Failing - and not giving up

A few weeks ago I wrote about my New Year's Resolution.

I chose to give up chocolate for the year and detailed my reasons why on that blog entry.

I lasted 17 days. Yesterday, Jan 18th I broke my resolution. Why you ask? A really stupid reason.

I was at a quiz night. One of the rounds was called "Sweet and Salty". You had to eat a whole bunch of stuff and figure out the flavour. It was all good fun. In the salty category other people were trying things first and the ones they identified as meat flavoured (bacon, chicken etc) I didn't try (I'm vegetarian). When it got to the sweet category there were two samples of chocolate. We broke it up, each ate a piece and figured out what the flavours were (chilli and orange as it turns out). I thought both were gross so I actually only ate a very small amount of each.

All fun and games. Then about 5 minutes later it hit me what I'd done. DAMN IT!! I ate stupid chocolate and I didn't even like it!

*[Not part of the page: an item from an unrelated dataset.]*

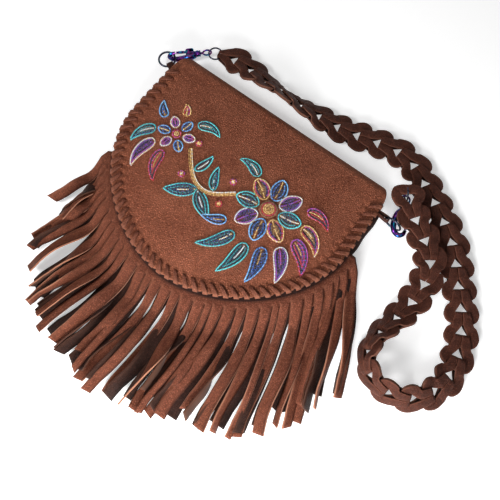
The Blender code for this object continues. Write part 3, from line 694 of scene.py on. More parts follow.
@dataclass(frozen=True)
class LeatherFinish:
    """Grain-side leather."""

    name: str
    deep: Colour
    lit: Colour
    rubbed: Colour
    pebble_scale: float = 620.0
    crease_scale: float = 110.0
    drift_scale: float = 34.0
    bump: float = 0.85
    bump_height: float = 0.0014
    roughness: tuple[float, float] = (0.46, 0.66)
    specular: float = 0.11
    # Painted glints: how much pale speckle lightens the colour, and how pale it is.
    speckle: float = 0.65
    speckle_tone: float = 1.35
    # Painted shade along the creases between pebbles: how much, and how dark.
    pebble_edge_shade: float = 0.8
    pebble_edge_shade_tone: float = 0.5
    # How dark the painted shade mask makes the colour: shadow under the flap's lip, shade on one
    # side of each fringe strand.
    painted_shade_tone: float = 0.12

    def build(self, effects: Effects) -> bpy.types.Material:
        """Makes the material.

        Args:
            effects: the shared shader groups.

        Returns:
            The material.
        """
        dress = Dressing(self.name)
        grain = dress.add("ShaderNodeGroup", {
            "Place": dress.place, "Pebble Scale": self.pebble_scale,
            "Crease Scale": self.crease_scale, "Drift Scale": self.drift_scale},
            node_tree=effects.grain).outputs
        colour = dress.mix(grain["Drift"], self.deep, self.lit)
        # Painted glints: pale speckle lightens the colour.
        colour = dress.mix(dress.math("MULTIPLY", grain["Speckle"], self.speckle), colour,
                           scaled(self.lit, self.speckle_tone))
        # Painted shade along the creases between pebbles.
        colour = dress.mix(dress.math("MULTIPLY", grain["Pebble Edge Shade"], self.pebble_edge_shade), colour,
                           scaled(self.deep, self.pebble_edge_shade_tone))
        # Lightened towards the rubbed colour by the mask of real wear and painted highlight.
        lightened = dress.add("ShaderNodeGroup", {
            "Place": dress.place, "Wear And Highlight": dress.mark("wear"), "Colour": colour,
            "Rubbed": self.rubbed}, node_tree=effects.handling).outputs["Colour"]
        low, high = self.roughness
        return dress.finish({
            # Painted shade: the mask darkens the colour towards the deep tone.
            "Base Color": dress.mix(dress.mark("burnish"), lightened,
                                    scaled(self.deep, self.painted_shade_tone)),
            "Roughness": dress.spread(grain["Drift"], high, low),
            "Normal": dress.bump(self.bump, self.bump_height, grain["Height"]),
            "Specular IOR Level": self.specular})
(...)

So that's my sad story of the broken resolution. Of course I'm not giving up. I feel like I broke the letter of the law but not the spirit. And, if I make it through the rest of the year without eating any more chocolate (or even with a few more forgetful slips) it will still be quite an achievement.

On other news I've started a group (on here) and am going to try and get 9 other people to join and be super focused for the next 3 weeks. In the past I've found that helpful and I'm hoping that I will again. I'll keep you posted!

I lost a little (very little) weight last week and I'm hovering not to far off getting back under 60kg which I'd really like to see happen. 

Finally, some good news.

January 12th...only a few days until we're half way through the month. At this time of year I tell myself things like that constantly, it's a reassurance that long days and warmth will eventually be coming back.

For the first time in months and months I'm going to say I've just had a good week. That makes a nice change! I logged every day (not weekends, I still don't do those) and although I was over calories every single day (by around 1000 calories most days!) I felt like I was being healthy and making good progress. I exercised every day (during the week, not weekends) and several days managed to exercise twice (swim in the morning and then a run or Jillian in the evening).

End result, 1.2kg loss. Now it has to be said I've been losing and gaining the same 1.5 kg for a long time now. And I knew last week's weigh in was probably high because it was the day after a flight and i always seem to weigh in high then. So I'm taking that number with a grain of salt, the true test will be whether I can continue on with this for a few weeks in a row. Keep logging, keep exercising and keep losing.

Still, it's the most positive I've felt about MFP in a very long time - lets hope I'm actually back on the wagon.